Exercise objective>
Return only the stretch of the material below that begins with the line containing "for turn in" and ends with the line containing "obj.parent = empty", exactly; both of those lines belong to it.

Working data>
------------------------------------------------
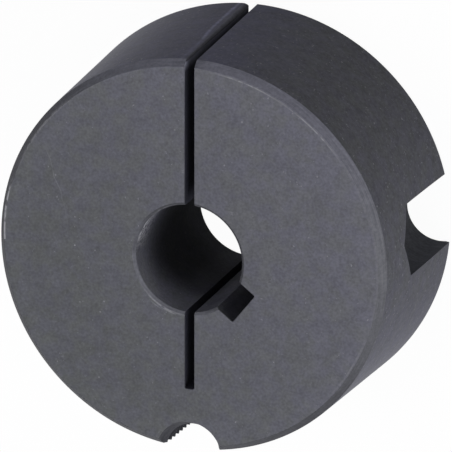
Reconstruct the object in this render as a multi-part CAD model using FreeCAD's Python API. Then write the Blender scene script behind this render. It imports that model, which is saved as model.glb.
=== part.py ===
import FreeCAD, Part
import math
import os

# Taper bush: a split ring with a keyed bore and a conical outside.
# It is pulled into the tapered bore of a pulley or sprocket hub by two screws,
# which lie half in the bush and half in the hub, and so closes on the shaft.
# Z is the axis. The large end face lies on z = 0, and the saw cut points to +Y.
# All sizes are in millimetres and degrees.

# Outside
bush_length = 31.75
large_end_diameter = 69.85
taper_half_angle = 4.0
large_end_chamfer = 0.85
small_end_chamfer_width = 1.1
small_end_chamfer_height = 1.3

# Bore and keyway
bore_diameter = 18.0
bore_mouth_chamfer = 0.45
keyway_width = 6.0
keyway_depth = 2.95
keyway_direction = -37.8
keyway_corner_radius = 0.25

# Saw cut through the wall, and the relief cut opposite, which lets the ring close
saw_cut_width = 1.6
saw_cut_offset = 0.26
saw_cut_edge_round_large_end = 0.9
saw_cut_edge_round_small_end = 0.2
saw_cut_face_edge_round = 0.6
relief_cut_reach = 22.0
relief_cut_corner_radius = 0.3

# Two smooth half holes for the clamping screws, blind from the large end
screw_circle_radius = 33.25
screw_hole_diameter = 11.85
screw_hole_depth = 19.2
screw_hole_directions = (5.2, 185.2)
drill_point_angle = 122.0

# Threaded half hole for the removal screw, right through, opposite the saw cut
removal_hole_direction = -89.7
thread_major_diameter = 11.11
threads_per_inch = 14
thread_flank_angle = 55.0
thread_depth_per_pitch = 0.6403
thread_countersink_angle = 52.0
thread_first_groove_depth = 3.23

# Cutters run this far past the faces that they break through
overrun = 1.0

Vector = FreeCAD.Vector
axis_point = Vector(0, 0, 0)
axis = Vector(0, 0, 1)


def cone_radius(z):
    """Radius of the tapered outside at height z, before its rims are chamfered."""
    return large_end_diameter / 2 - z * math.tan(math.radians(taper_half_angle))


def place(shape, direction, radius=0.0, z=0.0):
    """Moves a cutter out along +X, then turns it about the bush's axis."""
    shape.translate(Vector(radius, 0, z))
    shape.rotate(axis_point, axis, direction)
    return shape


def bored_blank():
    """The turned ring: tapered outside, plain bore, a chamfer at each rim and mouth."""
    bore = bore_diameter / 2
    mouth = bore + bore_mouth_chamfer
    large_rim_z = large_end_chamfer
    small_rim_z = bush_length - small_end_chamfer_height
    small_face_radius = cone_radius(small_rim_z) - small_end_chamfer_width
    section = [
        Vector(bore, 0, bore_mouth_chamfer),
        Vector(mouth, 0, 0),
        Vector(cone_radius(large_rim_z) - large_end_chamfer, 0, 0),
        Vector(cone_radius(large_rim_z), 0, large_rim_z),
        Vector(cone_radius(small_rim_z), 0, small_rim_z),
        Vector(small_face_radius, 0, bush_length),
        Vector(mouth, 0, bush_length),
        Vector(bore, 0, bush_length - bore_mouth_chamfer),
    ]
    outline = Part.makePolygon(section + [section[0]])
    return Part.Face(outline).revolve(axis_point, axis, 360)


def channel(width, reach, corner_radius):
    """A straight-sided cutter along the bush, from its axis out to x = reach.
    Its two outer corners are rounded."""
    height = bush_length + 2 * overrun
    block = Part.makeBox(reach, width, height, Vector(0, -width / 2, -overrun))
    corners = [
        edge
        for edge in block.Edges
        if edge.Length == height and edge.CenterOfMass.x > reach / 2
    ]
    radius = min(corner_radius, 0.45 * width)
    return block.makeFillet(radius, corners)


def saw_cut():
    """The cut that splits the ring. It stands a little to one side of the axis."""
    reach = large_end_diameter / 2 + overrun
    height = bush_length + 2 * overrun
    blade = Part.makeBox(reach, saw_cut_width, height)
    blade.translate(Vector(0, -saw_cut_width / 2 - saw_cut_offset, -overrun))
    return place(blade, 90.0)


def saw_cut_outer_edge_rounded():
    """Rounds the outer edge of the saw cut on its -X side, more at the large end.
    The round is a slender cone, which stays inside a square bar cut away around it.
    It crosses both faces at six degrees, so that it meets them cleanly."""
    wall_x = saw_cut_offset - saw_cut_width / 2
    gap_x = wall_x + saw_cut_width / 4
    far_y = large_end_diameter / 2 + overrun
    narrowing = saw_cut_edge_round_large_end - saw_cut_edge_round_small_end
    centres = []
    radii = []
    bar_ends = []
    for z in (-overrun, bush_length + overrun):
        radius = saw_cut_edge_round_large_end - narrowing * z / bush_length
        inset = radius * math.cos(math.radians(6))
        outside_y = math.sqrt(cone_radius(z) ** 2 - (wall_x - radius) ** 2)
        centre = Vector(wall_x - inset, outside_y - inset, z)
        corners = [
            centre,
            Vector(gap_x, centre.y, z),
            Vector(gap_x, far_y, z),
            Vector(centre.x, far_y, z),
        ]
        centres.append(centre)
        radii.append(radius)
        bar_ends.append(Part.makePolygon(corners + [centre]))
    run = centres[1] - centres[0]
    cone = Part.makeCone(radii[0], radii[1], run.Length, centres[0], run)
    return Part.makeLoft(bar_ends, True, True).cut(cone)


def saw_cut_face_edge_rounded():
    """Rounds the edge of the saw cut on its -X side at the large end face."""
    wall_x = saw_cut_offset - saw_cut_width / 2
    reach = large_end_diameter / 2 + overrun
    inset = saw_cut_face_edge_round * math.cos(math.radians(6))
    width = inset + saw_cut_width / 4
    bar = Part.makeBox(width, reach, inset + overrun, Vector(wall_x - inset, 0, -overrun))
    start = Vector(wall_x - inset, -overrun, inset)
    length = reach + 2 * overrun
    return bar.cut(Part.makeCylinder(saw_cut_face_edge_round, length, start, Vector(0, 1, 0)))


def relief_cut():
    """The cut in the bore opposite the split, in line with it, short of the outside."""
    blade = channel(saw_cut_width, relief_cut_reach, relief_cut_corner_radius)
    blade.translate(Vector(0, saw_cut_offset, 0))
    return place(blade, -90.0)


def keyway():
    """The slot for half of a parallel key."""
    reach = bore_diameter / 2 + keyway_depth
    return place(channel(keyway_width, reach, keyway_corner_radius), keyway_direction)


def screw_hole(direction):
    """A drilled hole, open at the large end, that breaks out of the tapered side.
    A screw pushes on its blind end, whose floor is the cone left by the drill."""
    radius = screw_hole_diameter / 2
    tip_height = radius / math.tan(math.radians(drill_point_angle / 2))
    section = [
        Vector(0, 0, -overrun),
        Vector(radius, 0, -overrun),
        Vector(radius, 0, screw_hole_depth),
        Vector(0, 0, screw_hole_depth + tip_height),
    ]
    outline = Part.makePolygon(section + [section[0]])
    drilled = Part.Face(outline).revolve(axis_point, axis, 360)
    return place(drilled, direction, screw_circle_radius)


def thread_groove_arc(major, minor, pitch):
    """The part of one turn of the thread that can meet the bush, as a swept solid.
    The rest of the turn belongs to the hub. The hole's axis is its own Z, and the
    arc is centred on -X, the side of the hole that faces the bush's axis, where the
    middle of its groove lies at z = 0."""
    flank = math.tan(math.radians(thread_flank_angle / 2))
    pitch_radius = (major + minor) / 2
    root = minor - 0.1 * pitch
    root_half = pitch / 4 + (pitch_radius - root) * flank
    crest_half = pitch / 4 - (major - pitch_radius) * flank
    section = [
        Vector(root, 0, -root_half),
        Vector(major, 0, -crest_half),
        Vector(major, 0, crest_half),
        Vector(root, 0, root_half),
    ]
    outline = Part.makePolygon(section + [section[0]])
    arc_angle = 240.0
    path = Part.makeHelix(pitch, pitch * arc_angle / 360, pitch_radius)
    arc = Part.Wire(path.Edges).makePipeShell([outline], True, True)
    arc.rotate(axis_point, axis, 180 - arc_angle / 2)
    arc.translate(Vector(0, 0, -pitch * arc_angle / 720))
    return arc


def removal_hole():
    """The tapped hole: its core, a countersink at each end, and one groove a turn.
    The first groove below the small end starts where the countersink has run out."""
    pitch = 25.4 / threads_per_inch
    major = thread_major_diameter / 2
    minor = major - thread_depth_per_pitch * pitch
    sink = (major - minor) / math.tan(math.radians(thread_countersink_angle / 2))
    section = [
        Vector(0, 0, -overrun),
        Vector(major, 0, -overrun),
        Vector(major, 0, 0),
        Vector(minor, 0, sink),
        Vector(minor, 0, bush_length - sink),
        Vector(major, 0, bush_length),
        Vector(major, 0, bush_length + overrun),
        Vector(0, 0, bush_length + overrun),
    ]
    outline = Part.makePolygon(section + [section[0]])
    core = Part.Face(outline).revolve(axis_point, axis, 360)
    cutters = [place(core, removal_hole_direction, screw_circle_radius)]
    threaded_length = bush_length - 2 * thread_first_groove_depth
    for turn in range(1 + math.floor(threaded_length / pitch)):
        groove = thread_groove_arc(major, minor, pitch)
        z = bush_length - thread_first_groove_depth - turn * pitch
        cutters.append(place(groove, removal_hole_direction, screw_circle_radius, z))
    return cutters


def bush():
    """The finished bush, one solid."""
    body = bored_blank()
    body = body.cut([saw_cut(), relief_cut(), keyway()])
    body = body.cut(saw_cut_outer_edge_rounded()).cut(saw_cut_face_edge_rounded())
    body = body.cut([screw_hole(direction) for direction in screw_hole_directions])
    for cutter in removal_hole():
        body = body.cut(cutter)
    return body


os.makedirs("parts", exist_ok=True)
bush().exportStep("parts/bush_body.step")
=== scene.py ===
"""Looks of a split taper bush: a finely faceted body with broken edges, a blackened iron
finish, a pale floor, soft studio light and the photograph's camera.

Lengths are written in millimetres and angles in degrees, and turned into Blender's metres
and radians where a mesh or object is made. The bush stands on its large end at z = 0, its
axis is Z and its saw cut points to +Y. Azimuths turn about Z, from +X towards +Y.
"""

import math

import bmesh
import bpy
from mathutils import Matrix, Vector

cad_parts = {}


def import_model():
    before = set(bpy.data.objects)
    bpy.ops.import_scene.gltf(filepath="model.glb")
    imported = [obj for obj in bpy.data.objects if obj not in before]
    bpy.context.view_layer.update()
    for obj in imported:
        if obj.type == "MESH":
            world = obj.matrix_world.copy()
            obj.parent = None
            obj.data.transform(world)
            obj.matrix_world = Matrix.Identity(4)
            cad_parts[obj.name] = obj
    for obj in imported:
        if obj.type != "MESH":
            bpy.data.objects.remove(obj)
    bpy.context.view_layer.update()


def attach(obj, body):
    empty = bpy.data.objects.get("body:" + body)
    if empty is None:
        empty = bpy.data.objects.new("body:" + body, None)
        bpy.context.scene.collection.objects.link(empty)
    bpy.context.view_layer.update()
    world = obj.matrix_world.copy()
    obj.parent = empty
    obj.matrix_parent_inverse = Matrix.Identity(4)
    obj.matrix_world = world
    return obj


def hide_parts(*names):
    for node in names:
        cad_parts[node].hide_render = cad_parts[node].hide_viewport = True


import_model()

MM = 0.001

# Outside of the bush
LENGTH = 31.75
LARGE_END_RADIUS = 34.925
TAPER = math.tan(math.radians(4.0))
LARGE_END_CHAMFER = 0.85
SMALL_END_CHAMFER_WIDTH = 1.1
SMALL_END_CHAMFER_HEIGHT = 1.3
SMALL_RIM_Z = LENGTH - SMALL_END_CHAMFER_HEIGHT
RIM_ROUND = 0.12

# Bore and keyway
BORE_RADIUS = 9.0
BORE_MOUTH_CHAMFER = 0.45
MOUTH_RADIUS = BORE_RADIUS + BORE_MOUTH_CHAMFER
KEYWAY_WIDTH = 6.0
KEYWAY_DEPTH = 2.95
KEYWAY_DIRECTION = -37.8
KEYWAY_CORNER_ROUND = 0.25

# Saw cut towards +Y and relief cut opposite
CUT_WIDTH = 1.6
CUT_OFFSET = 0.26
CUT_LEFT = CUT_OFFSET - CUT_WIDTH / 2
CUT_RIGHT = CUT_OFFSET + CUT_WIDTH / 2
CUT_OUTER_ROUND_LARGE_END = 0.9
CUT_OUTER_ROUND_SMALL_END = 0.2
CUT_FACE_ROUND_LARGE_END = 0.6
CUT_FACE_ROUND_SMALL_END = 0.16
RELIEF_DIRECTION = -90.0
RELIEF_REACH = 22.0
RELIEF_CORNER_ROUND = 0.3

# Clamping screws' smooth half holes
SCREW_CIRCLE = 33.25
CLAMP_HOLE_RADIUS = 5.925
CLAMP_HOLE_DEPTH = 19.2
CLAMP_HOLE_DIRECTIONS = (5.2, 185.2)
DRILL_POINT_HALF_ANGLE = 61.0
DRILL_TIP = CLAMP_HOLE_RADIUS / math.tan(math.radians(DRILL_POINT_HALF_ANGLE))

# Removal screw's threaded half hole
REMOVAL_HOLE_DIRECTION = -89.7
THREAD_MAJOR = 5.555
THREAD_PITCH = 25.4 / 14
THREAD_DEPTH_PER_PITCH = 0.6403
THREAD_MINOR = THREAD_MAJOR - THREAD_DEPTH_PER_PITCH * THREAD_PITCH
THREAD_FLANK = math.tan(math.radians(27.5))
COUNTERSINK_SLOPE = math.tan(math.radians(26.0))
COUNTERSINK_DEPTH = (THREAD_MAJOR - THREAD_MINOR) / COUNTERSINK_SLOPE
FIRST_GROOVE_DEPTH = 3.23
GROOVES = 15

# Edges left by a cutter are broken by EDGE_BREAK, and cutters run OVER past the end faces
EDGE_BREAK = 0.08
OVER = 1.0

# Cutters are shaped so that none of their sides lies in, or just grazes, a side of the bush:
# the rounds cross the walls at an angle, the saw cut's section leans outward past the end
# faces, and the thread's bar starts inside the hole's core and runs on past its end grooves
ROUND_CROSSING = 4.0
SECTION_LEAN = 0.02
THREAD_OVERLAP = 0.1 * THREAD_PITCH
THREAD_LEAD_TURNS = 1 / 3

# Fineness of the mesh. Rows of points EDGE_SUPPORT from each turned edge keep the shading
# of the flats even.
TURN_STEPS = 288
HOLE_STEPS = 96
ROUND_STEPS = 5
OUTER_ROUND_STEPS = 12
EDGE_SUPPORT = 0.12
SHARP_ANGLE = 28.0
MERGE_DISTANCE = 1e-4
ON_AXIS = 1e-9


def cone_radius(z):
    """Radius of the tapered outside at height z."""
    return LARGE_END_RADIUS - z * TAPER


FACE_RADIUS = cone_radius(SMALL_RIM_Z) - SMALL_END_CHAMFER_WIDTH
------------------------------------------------
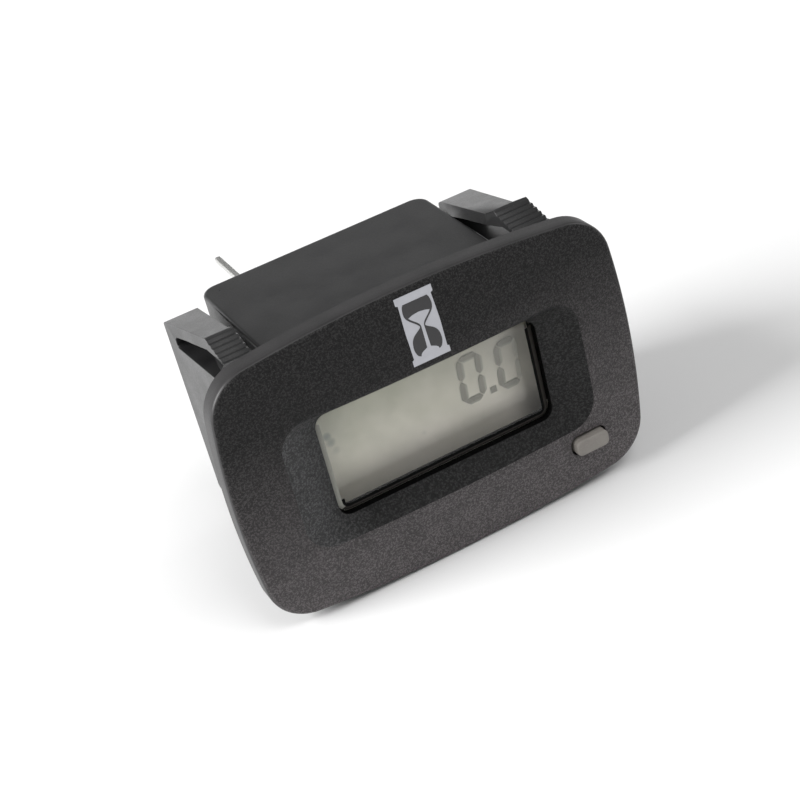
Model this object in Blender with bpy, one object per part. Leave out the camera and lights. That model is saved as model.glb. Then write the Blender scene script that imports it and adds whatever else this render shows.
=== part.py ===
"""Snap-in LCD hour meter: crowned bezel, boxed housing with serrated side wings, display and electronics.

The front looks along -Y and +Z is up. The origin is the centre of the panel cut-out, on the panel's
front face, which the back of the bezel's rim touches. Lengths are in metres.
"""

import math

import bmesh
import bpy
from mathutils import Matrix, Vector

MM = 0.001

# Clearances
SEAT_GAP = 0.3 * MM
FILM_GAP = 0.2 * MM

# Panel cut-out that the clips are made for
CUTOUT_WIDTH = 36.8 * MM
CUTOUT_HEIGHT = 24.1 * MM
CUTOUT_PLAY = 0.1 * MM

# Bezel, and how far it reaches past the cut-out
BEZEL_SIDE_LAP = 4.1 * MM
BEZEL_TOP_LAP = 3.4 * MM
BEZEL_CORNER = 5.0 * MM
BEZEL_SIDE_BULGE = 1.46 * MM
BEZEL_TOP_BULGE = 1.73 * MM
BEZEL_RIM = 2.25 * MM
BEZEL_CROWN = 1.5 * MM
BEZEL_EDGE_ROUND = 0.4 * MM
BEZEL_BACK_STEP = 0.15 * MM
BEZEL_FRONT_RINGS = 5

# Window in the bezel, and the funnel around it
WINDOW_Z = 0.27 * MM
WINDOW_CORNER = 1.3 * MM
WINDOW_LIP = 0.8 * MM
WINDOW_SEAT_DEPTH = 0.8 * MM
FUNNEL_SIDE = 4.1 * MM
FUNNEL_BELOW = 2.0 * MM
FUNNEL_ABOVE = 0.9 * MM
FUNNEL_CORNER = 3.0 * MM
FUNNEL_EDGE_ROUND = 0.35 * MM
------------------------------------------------
Reply>
    for turn in range(1 + math.floor(threaded_length / pitch)):
        groove = thread_groove_arc(major, minor, pitch)
        z = bush_length - thread_first_groove_depth - turn * pitch
        cutters.append(place(groove, removal_hole_direction, screw_circle_radius, z))
    return cutters


def bush():
    """The finished bush, one solid."""
    body = bored_blank()
    body = body.cut([saw_cut(), relief_cut(), keyway()])
    body = body.cut(saw_cut_outer_edge_rounded()).cut(saw_cut_face_edge_rounded())
    body = body.cut([screw_hole(direction) for direction in screw_hole_directions])
    for cutter in removal_hole():
        body = body.cut(cutter)
    return body


os.makedirs("parts", exist_ok=True)
bush().exportStep("parts/bush_body.step")
=== scene.py ===
"""Looks of a split taper bush: a finely faceted body with broken edges, a blackened iron
finish, a pale floor, soft studio light and the photograph's camera.

Lengths are written in millimetres and angles in degrees, and turned into Blender's metres
and radians where a mesh or object is made. The bush stands on its large end at z = 0, its
axis is Z and its saw cut points to +Y. Azimuths turn about Z, from +X towards +Y.
"""

import math

import bmesh
import bpy
from mathutils import Matrix, Vector

cad_parts = {}


def import_model():
    before = set(bpy.data.objects)
    bpy.ops.import_scene.gltf(filepath="model.glb")
    imported = [obj for obj in bpy.data.objects if obj not in before]
    bpy.context.view_layer.update()
    for obj in imported:
        if obj.type == "MESH":
            world = obj.matrix_world.copy()
            obj.parent = None
            obj.data.transform(world)
            obj.matrix_world = Matrix.Identity(4)
            cad_parts[obj.name] = obj
    for obj in imported:
        if obj.type != "MESH":
            bpy.data.objects.remove(obj)
    bpy.context.view_layer.update()


def attach(obj, body):
    empty = bpy.data.objects.get("body:" + body)
    if empty is None:
        empty = bpy.data.objects.new("body:" + body, None)
        bpy.context.scene.collection.objects.link(empty)
    bpy.context.view_layer.update()
    world = obj.matrix_world.copy()
    obj.parent = empty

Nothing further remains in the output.